Where Academia Meets Impact - GALLANT Internship 2025-26
Published: 6 March 2026
Blog post by Laavanya Varadarajan Shanmugapriya
Rare, is the opportunity to blend your academic interests, personal passion and career aspirations into one unified pursuit. I am incredibly grateful to GALLANT to have been given this very opportunity during my role as Undergraduate Research Intern for the GALLANT project. In this blog, I articulate my experience throughout 40 incredible weeks of learning, curiosity and growth.
With little previous experience working in a large research powerhouse like GALLANT, I walked into the Mazumdar-Shaw Advanced Research Centre on 23 June 2025, brimming with a blend of excitement and curiosity about the unknown. It is this very spirit that carried me through the duration of my internship – where I learnt the true meaning and purpose of research. After brief introductions (and learning how to work a ‘work’ laptop), I naively set out on an expedition to uncover everything there is to know about Community Wealth Building (CWB) – a local economic development agenda that was making waves across policy labs, local authorities, parliament roundtables and academia.
As I searched and re-searched, I learned my first lesson in academia: the pursuit of knowledge is an infinite horizon. My workdays soon began to resemble Glasgow’s long midsummer light—starting with reading for breakfast, arriving at lunchtime starving with curiosity, and ending with even more questions than I began with. By the early hours of the next morning, I would find myself reading again, drawn back into that beautiful, confusing, and endlessly rewarding cycle. At regular intervals, this cycle of knowledge pursuit was reoriented, augmented and reenergised with enlightening conversations with colleagues, partners and experts.
By the end of summer 2025, my colleagues and I had a well-developed understanding of the principles of CWB, Glasgow’s current strengths, weaknesses, opportunities and threats in advancing CWB, and the broader impact of CWB across the 44 Thriving Glasgow definitions. The novelty of the research topic in the local context led us to devise an innovative methodology based on a careful fusion of systems mapping, quantitative analysis, experiential knowledge and literature review. Despite my initial inhibition towards internally accepting a non-traditional methodology, this experience enhanced my understanding of the essential components of good research practice – going beyond superficial guidelines that I previously followed without questioning. This brings me to my second main takeaway – extraordinary research involves systematically finding answers to questions that cannot be answered by surveys and statistics alone.

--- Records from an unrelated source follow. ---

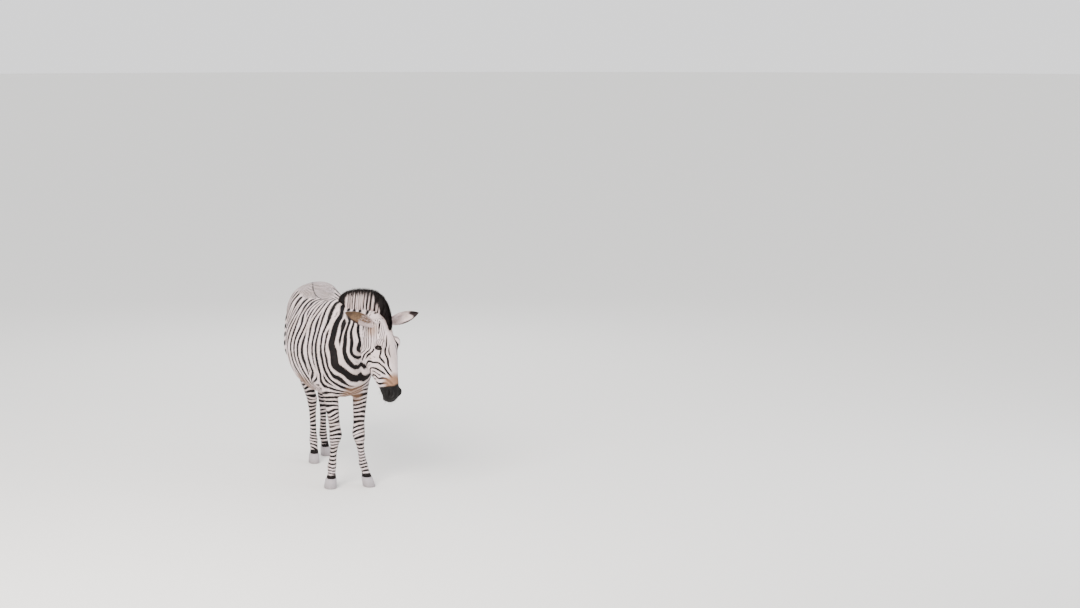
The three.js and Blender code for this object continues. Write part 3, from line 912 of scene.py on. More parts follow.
# Guides of the head's stripes, in the head's frame: number, across, down, forward.
HEAD_GUIDES = (
    (0, 0.070, 0.150, -0.150), (0, 0.000, 0.220, 0.058), (0, 0.000, 0.360, 0.050),
    (0.3, 0.000, 0.100, 0.046), (1, 0.030, 0.170, 0.050), (1, 0.033, 0.240, 0.048),
    (1, 0.028, 0.350, 0.038), (1, 0.091, 0.180, -0.110), (1, 0.085, 0.220, -0.150),
    (2, 0.034, 0.100, 0.040), (2, 0.044, 0.170, 0.048), (2, 0.058, 0.230, 0.040), (2, 0.042, 0.300, 0.035),
    (2, 0.094, 0.150, -0.067), (2, 0.092, 0.210, -0.110), (3, 0.052, 0.100, 0.032),
    (3, 0.077, 0.160, 0.046), (3, 0.084, 0.100, -0.015), (3, 0.098, 0.170, -0.044),
    (3, 0.044, 0.360, 0.022), (3, 0.062, 0.310, 0.012), (3, 0.078, 0.280, -0.003),
    (3, 0.092, 0.260, -0.043), (3, 0.096, 0.240, -0.075), (3, 0.089, 0.260, -0.126),
    (3, 0.018, 0.020, 0.014), (3, 0.056, 0.030, -0.010), (3.3, 0.090, 0.235, 0.000),
    (3.6, 0.100, 0.190, 0.010), (4, 0.058, 0.080, 0.024), (4, 0.093, 0.160, 0.030),
    (4, 0.076, 0.100, 0.006), (4, 0.093, 0.160, -0.005), (4, 0.052, 0.370, 0.009),
    (4, 0.075, 0.310, -0.025), (4, 0.085, 0.300, -0.070), (4, 0.085, 0.290, -0.112),
    (4, 0.072, 0.310, -0.149), (4.4, 0.082, 0.120, 0.018), (5, 0.049, 0.410, 0.006),
    (5, 0.067, 0.370, -0.035), (5, 0.076, 0.340, -0.085), (5, 0.057, 0.370, -0.139),
    (5, 0.000, 0.400, -0.150), (6, 0.052, 0.430, -0.004), (6, 0.058, 0.420, -0.064),
    (6, 0.061, 0.390, -0.110), (7, 0.055, 0.460, -0.050), (7, 0.045, 0.440, -0.112),
    (8, 0.040, 0.490, -0.080),
)
GUIDE_SOFTNESS = 1e-6     # how far the stripes may pass beside their guides, against the guides' spread
# The usual spacing of the stripes, in metres. Where they run much further apart, new ones grow between.
BODY_PITCH, NECK_PITCH, HEAD_PITCH, CROUP_PITCH = 0.048, 0.038, 0.024, 0.021
WIDEST = 2.3              # spacings beyond this many usual ones count as this many
COMPARE = 0.004           # how far apart the places are that spacings are measured between
MUZZLE_DARK = 0.482       # how far down the head the bare dark skin starts
HOOF_BLACK = 0.098        # up to this height the legs are black


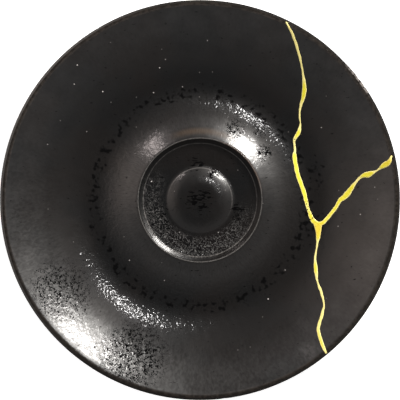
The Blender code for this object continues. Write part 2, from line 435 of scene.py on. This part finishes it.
def by_radius(tree, radius, stops):
    """A level read off a list of places and levels, the places as shares of the rim's radius."""
    ramp = put(tree, "ValToRGB", {0: math_node(tree, "DIVIDE", radius, RIM_RADIUS)})
    elements = ramp.color_ramp.elements
    for stop, level in stops:
        elements.new(stop).color = (level, level, level, 1.0)
    elements.remove(elements[0])
    elements.remove(elements[-1])
    return ramp.outputs["Color"]


# The milky haze under the shine, strong on the slopes and weak where the glaze lies flat:
# place as a share of the rim's radius, and level
HAZE = (
    (0.06, 0.24), (0.10, 0.37), (0.16, 0.58), (0.18, 0.18), (0.285, 0.18), (0.29, 0.9), (0.302, 0.9),
    (0.308, 0.25), (0.327, 0.82), (0.38, 0.82), (0.44, 0.36), (0.50, 0.31), (0.56, 0.25), (0.67, 0.25),
    (0.77, 0.31), (0.85, 0.58), (0.92, 0.72),
)
# The clear gloss over it: place and level
GLOSS = (
    (0.16, 0.5), (0.18, 0.9), (0.28, 1.0), (0.302, 1.0), (0.308, 0.5), (0.39, 0.5), (0.44, 1.0),
    (0.68, 1.0), (0.82, 0.6),
)

# The grain of the crystals: grains on the mound and in the well, strokes on the bowl
GRAIN_SCALE = 820.0
STROKE_SCALE = 1200.0
STROKE_BEARING_REACH = 0.055
STROKE_STRETCH = 0.55
STROKES_BETWEEN = (VALLEY_RADIUS + 0.008, VALLEY_RADIUS + 0.016)
MOUND_STREAKS_START = (CREST_RADIUS, CREST_RADIUS + 0.002)
MOUND_STREAKS_END = (0.036, 0.040)
GRAIN_DEPTH = 0.00011
GRAINY_WAY = (-0.55, -0.835)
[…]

The last yet most important stage of my internship involved effectively communicating our findings to diverse audience groups. The volume of our findings and reduction in working time added to the challenge. However, after numerous rounds of honest and open discussions about discourse, storytelling and non-technical messaging, I feel confident that our forthcoming report to the Glasgow City Council will help policymakers prepare to advance the CWB agenda efficiently – using what’s right with Glasgow to resolve whatever maybe wrong with Glasgow (adapted from John Swinney’s “there is nothing wrong with Scotland that can't be fixed by what is right with Scotland”). Furthermore, a journal article that I will be helping with during the final leap of this journey will help other city-university partnerships as they seek to use evidence-informed policy interventions for the betterment of people, planet and prosperity. I believe the communication skills, presentation skills and time management that I have been tested on at this stage has prepared me to effectively use academic research to drive meaningful impact in the real-world – a first step on the path towards my future career aspirations.
Special thanks to Jo Winterbottom, Dr. Sarah Lester, Val McNeice, Neil McInroy, Prof. Mark Logan, Marie McLelland, Stephanie Bartels, Dr. Richard Brunner and WS1 colleagues for their generosity with time and knowledge to support me on this journey.